Britannia Talking Lost Weekends

$10,000 Cut Affects Auxiliary Staff
By Sandra Thomas – Vancouver Courier

The executive director of Britannia Community Centre says a recent budget cut will hurt its popular weekend operations.

Kyle Pearce noted the NPA-dominated city council cut $13,000from the centre’s annual $2.5 million budget during the city’s budget deliberations. The cut included $3000 from general supplies and $10,000 from auxiliary staffing.

“We think we can absorb the $3000,” said Pearce. “Though that doesn’t mean that money will be given back next year, it’s a scar that stays. But what will really affect us is the $10,00 for auxiliary staff.”

Two auxiliary staff members, one at the information centre and an activities coordinator, work weekends. Pearce called both jobs vital to running the centre and said the budget cuts amount to a loss of 10 hours per weekend between two positions.

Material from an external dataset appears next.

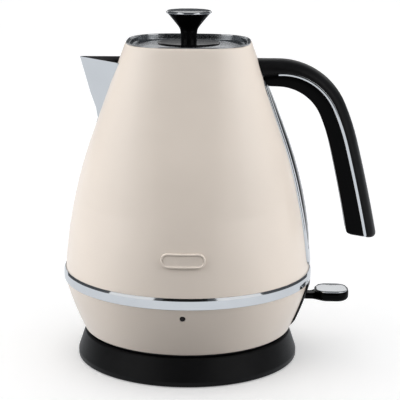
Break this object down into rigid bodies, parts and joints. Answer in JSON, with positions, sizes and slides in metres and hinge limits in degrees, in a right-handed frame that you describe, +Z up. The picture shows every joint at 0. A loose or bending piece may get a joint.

According to Pearce, the information centre employee greets people as they come to the door, does clerical work, registers visitors and sells memberships. The employee also directs visitors to locations such as the pool and rink, which are housed in other buildings of the large complex. The activities coordinator opens the doors on all the buildings and registers program instructors.

“The person in the visitors centre also has lots of information for people that’s not related to the centre and can refer them to the service agencies if that’s what they need,” said Pearce.

Pearce said the centre must choose between dividing the 10-hour cut between the two jobs or closing the information centre on weekends. The ice rink and pool won’t be affected by the cuts.

Jenn McGinn, association president for the community centre, said depending on how the hours are divided, weekend programs could be cancelled because no staff will be available to open rooms and buildings.

“For example, if there is a yoga class that’s supposed to be offered on Saturdays, it could be cancelled because there is no staff around to open rooms,” said McGinn.

Britannia is unusual because unlike most other community centres in the city, it doesn’t fall under the parks board’s jurisdiction but instead is handled by the city. McGinn said under previous councils the centre had a dedicated liaison, but that’s not the situation now.

“Under Larry Campbell we had a liaison, but not under Sam Sullivan,” she said. “We have a park board and school liaison, but no liaison from council.”

McGinn said each year the city asks the board of the community centre to make a list of three areas where “budget adjustments” would have the least impact. She said despite the fact that auxiliary staff was on this year’s “least worst” list, the board still argued unsuccessfully against the cut.

“We did what we could, but it didn’t help,” said McGinn.

NPA Coun. Kim Capri said auxiliary staff were included in the community centre’s list of possible budget cuts for the second in year in a row.

“They came forward and said these are the ways we could tighten our belt,” Capri told the Courier “The $10,000 cut is based on their recommendation.”

She said $10,000 isn’t a huge cut, considering the centre’s $2.5 million annual budget.

“And at the end of the day, it was their recommendation.”